Sometimes I have the luxury of generous artists. There’s very little money so it’s difficult to pay people for their time for rehearsal. But there’s a guitar-violin duo that I’ve worked with individually and together, and we did three rehearsals before our show.
It was definitely better for one thing: they got to understand what I was doing and the look of it in the field, and they were like, “Oh, it would be good if you could do this.” But if you’re actually in a room doing this, ideas come to people—it’s just much richer that way.
Talented, versatile is what I look for. And if they’re playing an instrument that I haven’t worked with before, that’s a bonus. I worked with this guy, Abe, in D.C. last year, who played the French horn. I’m not used to French horn being an improvising instrument, really. In jazz, and in Columbus a couple weeks ago, there was a guy playing cymbals. Which was beautiful and really quite rare and very pretty sounding. So that was, that was really fun.
Dr. Brett Crawford: And I think that’s true in other domains when you’re doing that sort of improv, whether you’re jazz musicians or improv artists in the theater. You don’t always get a lot of time. You know, the skills you’re bringing into the room and it is a luxury when you get to actually create relationships and have that time. For those interested, what is the best way to reach you?

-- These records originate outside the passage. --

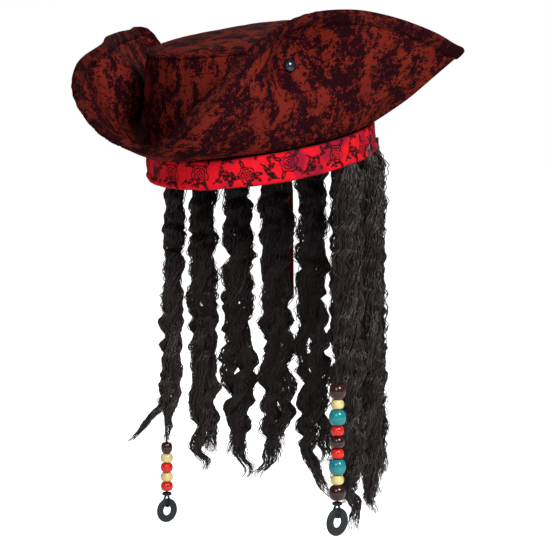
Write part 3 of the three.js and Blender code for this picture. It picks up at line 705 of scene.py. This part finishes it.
turn_at = np.arctan2(co[:, 0] / (HEAD_WIDTH / 2 + BAND_OUT), -co[:, 1] / (HEAD_LENGTH / 2 + BAND_OUT))
around = np.linspace(0, 2 * math.pi, 721)
rim = np.stack([(HEAD_WIDTH / 2 + BAND_OUT) * np.sin(around), (HEAD_LENGTH / 2 + BAND_OUT) * np.cos(around)])
travelled = np.concatenate([[0], np.cumsum(np.hypot(*np.diff(rim)))])
print_on(band, np.interp(turn_at % (2 * math.pi), around, travelled), co[:, 2] + BAND_BOTTOM)
dress(band, red_cotton, nodes=["bandana_band"])

# ---------------------------------------------------------------------------
# Bandana knot and tails
# The kerchief's ends, tied in a flat half knot behind the right ear and hanging free. The tails
# lie on the outside of the lock behind the ear.
KNOT_ANGLE = math.radians(-149)
knot_out = BAND_OUT + 0.3 + GAP
knot_normal = oval_normal(KNOT_ANGLE, knot_out)
knot_middle = oval_point(KNOT_ANGLE, knot_out, -(BAND_TOP + BAND_BOTTOM) / 2) + knot_normal * 6.5
knot_along = UP.cross(knot_normal).normalized()
# The tails wear a darker copy of the same printed cotton: painted shade for the shade that they hang in
# behind the hair.
painted_shade_cotton = printed_cotton("cotton_red_printed_shaded", "7E0C1A", "3C0818", "12050A")


def knot_skin(name, lobes):
    """A wrapped lump of cloth: a rounded shape with folds that run round it."""
    shape = bmesh.new()
    bmesh.ops.create_uvsphere(shape, u_segments=56, v_segments=40, radius=1)
    for v in shape.verts:
        p = v.co.copy()
        fold = 1 + 0.09 * math.sin(p.x * lobes + 3 * p.z) + 0.06 * noise.noise(p * 3.1)
        waist = 1 - 0.26 * math.exp(-((p.x / 0.28) ** 2))
        spot = Vector((p.x * 15, p.y * 6.6 * fold * waist, p.z * 9.6 * fold * waist))
        at = knot_middle + knot_along * spot.x + knot_normal * spot.y + UP * spot.z
        v.co = (TIP_FORWARD @ at) * MM
    bmesh.ops.recalc_face_normals(shape, faces=shape.faces)
    return finished(name, shape)


knot = knot_skin("bandana_knot_cloth", 9)
co = points_of(knot)
print_on(knot, co @ np.array(knot_along) + 7, co[:, 2] + 27)
dress(knot, red_cotton, nodes=["bandana_knot"])


def plumb(point):
    """A point of the tipped hat in the upright frame that the hair and beads hang in."""
    return TIP_FORWARD @ point


tail_level = oval_normal(KNOT_ANGLE, BAND_OUT)
tail_along = UP.cross(tail_level)
TAILS = {"long": (27, 126, -1, 5), "short": (24, 70, 3, 8.8)}  # width, length, shift, out
for tail_name, (width, long, shift, out) in TAILS.items():
    top = plumb(oval_point(KNOT_ANGLE, BAND_OUT, -BAND_BOTTOM)) + tail_level * out - UP
    rows, columns = 60, 28
    tail_loops = []
    for i in range(-4, rows + 1):
        share = i / rows
        half = width / 2 * (0.62 + 0.38 * min(1, max(0, share) * 3))
        middle = top + tail_along * shift * share - UP * long * share
        faces = []
        for side in (1, -1):
            face = []
            for k in range(columns + 1):
                a = (2 * k / columns - 1)
                fold = 1.5 * math.cos(a * 6.5 + share * 1.6 + shift) * (1 - 0.55 * share) * (1 - a * a * 0.4)
                fold += 0.8 * noise.noise(Vector((a * 1.4, share * 3.4, shift)))
                hem = 0.25 if abs(a) > 0.88 or share > 0.97 else 0
                edge = 1 - 0.5 * (abs(a) == 1)
                skew = UP * (2.4 * a * share)
                face.append(middle + tail_along * a * half + skew
                            + tail_level * (fold + side * (0.42 + hem) * edge))
            faces.append(face)
        tail_loops.append(faces[0] + faces[1][::-1])
    tail = lofted(f"bandana_tail_{tail_name}_cloth", tail_loops, False)
    co = points_of(tail)
    print_on(tail, co[:, 2] + 400, co @ np.array(tail_along) + 12)
    # The darker cotton on the tails is painted shade.
    tail.data.materials.append(painted_shade_cotton)
    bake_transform(tail)
    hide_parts(f"bandana_tail_{tail_name}")

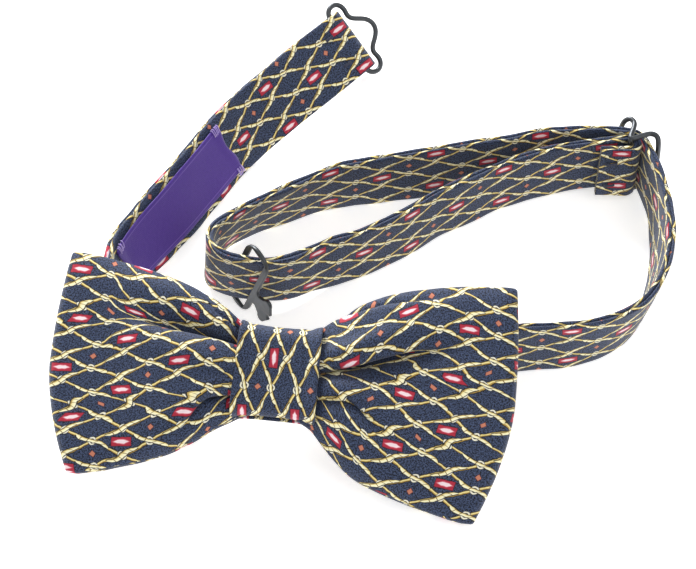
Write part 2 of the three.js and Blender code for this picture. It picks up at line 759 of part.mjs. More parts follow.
// The hook is a flat plate with a slot for the band and a notched tongue. p runs across the
// slot and q along it.
function hookShape() {
  const turn = radians(HOOK_TURN);
  const slotSide = (BAND_THICK / 2 + (HOOK_PLATE / 2) * Math.cos(turn)) / Math.sin(turn) + HOOK_PLAY;
  const slotEnd = BAND_WIDTH / 2 / Math.cos(radians(HOOK_SKEW)) + HOOK_HEADROOM;
  const side = slotSide + HOOK_RIM;
  const end = slotEnd + HOOK_END_RIM;
  const corner = side - HOOK_PLATE / 2;
  const tip = -side - HOOK_TONGUE;
  const neck = HOOK_TONGUE_WIDTH / 2;
  const barb = HOOK_BARB_REACH - HOOK_BARB;
  const shape = new THREE.Shape();
  shape.moveTo(side, corner - end);
  shape.lineTo(side, end - corner);
  shape.absarc(side - corner, end - corner, corner, 0, Math.PI / 2, false);
  shape.absarc(corner - side, end - corner, corner, Math.PI / 2, Math.PI, false);
  shape.lineTo(-side, HOOK_TONGUE_AT + neck);
  shape.lineTo(tip + HOOK_BARB, HOOK_TONGUE_AT + neck);
  shape.absarc(tip, HOOK_TONGUE_AT + barb, HOOK_BARB, 0, Math.PI, false);
  shape.absarc(tip - HOOK_BARB, HOOK_TONGUE_AT, HOOK_NOTCH, Math.PI / 2, -Math.PI / 2, true);
  shape.absarc(tip, HOOK_TONGUE_AT - barb, HOOK_BARB, Math.PI, 2 * Math.PI, false);
  shape.lineTo(tip + HOOK_BARB, HOOK_TONGUE_AT - neck);
  shape.lineTo(-side, HOOK_TONGUE_AT - neck);
  shape.absarc(corner - side, corner - end, corner, Math.PI, 1.5 * Math.PI, false);
  shape.absarc(side - corner, corner - end, corner, 1.5 * Math.PI, 2 * Math.PI, false);
  const slot = new THREE.Path();
  slot.moveTo(-slotSide, -slotEnd);
  slot.lineTo(-slotSide, slotEnd);
  slot.lineTo(slotSide, slotEnd);
  slot.lineTo(slotSide, -slotEnd);
  shape.holes.push(slot);
  return shape;
}

function makeHook(seat) {
  const geometry = new THREE.ExtrudeGeometry(hookShape(), {
    depth: HOOK_PLATE,
    bevelEnabled: false,
    curveSegments: HOOK_ARC_STEPS,
  });
  geometry.translate(0, 0, -HOOK_PLATE / 2);
  const across = seat.thick.clone().negate();
  const along = seat.tangent;
  const turn = radians(HOOK_TURN);
  const skew = radians(HOOK_SKEW);
  const q = seat.wide.clone().multiplyScalar(Math.cos(skew)).addScaledVector(along, -Math.sin(skew));
  const level = q.clone().cross(across);
  const p = level.multiplyScalar(Math.cos(turn)).addScaledVector(across, Math.sin(turn));
  const basis = new THREE.Matrix4().makeBasis(p, q, p.clone().cross(q));
  basis.setPosition(seat.origin);
  return piece("hook", geometry.applyMatrix4(basis), GUNMETAL);
}

// ---------------------------------------------------------------- the neckband

function makeBand() {
  const centre = bandFrames(CENTRE_ROUTE, SHORT_STEPS);
  const short = bandFrames(SHORT_ROUTE, SHORT_STEPS);
  const long = bandFrames(LONG_ROUTE, LONG_STEPS);
  const ringEnd = foldedBand("ring", short, -1, RING_FLAP);
  const sliderEnd = foldedBand("slider", long, 1, SLIDER_FLAP);
  const clearOfTacks = TACK_FROM_BAR + TACK_SPAN;
  const filled = (frames) => stretch(frames, 0, runOf(frames).at(-1) - clearOfTacks);
  const seat = long[LONG_STEPS * LONG_ROUTE.indexOf(hookStation)];
  return [
    piece("neckband_centre_cloth", sweep(centre, bandOuter, bandInner), PRINTED_CLOTH),
    piece("neckband_centre_interlining", sweep(centre, bandFilling), INTERLINING),
    piece("neckband_short_cloth", ringEnd.cloth, PRINTED_CLOTH),
    piece("neckband_short_interlining", sweep(filled(short), bandFilling), INTERLINING),
    piece("neckband_long_cloth", sliderEnd.cloth, PRINTED_CLOTH),
    piece("neckband_long_interlining", sweep(filled(long), bandFilling), INTERLINING),
    ...ringEnd.tacks,
    ...sliderEnd.tacks,
    ...makeLabel(short),
    makeRing(ringEnd.bar),
    makeSlider(),
    makeHook(seat),
  ];
}

// ---------------------------------------------------------------- assembly

const bow = new THREE.Group();
bow.position.z = bowHeight;
bow.rotation.x = tilt;
bow.add(...makeBow(), ...makeKnot());

const assembly = new THREE.Group();
assembly.add(bow, ...makeBand());
assembly.updateMatrixWorld(true);

const extent = new THREE.Box3().setFromObject(assembly, true);
const middle = extent.getCenter(new THREE.Vector3());
assembly.position.set(-middle.x, -middle.y, -extent.min.z);

export default assembly;
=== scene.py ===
"""The looks of a pre-tied bow tie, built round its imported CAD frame.

Lengths in this script are millimetres until a mesh is made. Places are in the bow's own frame,
whose origin is under the middle of the bow on the table, and SHIFT carries them to the row frame.
"""

import json
import math

import bpy
import numpy as np
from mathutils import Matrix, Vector


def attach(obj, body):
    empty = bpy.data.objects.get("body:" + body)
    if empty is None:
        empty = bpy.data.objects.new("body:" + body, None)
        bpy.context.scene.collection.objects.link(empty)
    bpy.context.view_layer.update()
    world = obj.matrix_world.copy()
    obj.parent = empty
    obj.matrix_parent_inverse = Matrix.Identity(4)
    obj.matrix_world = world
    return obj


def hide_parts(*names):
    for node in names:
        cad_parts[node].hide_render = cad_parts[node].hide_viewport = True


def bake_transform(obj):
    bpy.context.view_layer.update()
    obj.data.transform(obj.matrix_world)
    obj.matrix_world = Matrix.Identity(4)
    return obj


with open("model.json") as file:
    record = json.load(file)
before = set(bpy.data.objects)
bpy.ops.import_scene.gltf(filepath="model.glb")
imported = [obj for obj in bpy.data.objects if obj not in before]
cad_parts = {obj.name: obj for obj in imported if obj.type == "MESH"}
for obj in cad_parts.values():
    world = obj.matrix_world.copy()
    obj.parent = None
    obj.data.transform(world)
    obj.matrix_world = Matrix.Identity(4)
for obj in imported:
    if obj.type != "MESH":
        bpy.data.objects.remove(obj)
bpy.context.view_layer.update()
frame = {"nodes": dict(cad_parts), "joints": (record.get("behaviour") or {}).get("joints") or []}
JOINTS = {joint["name"]: joint for joint in frame["joints"]}
MM = 0.001

# ---------------------------------------------------------------- sizes, as in the CAD source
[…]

Eric Theise: My website or Instagram. I’ve performed in Mexico this year and have done some stuff in Europe. You go to a different country, and everybody’s using WhatsApp, you know, and you go somewhere else, and they’re using something else. And six months later, I had this conversation before, like where is it? And if it’s not an email, I’ll never see it again. It really is a bummer.
Dr. Brett Crawford: It is. And that, as a historian, I’m always like, “Oh, the history we’re losing every second of the day.” Say that. So yeah, it’ll be interesting. I really appreciate your time, and I love what you’re doing.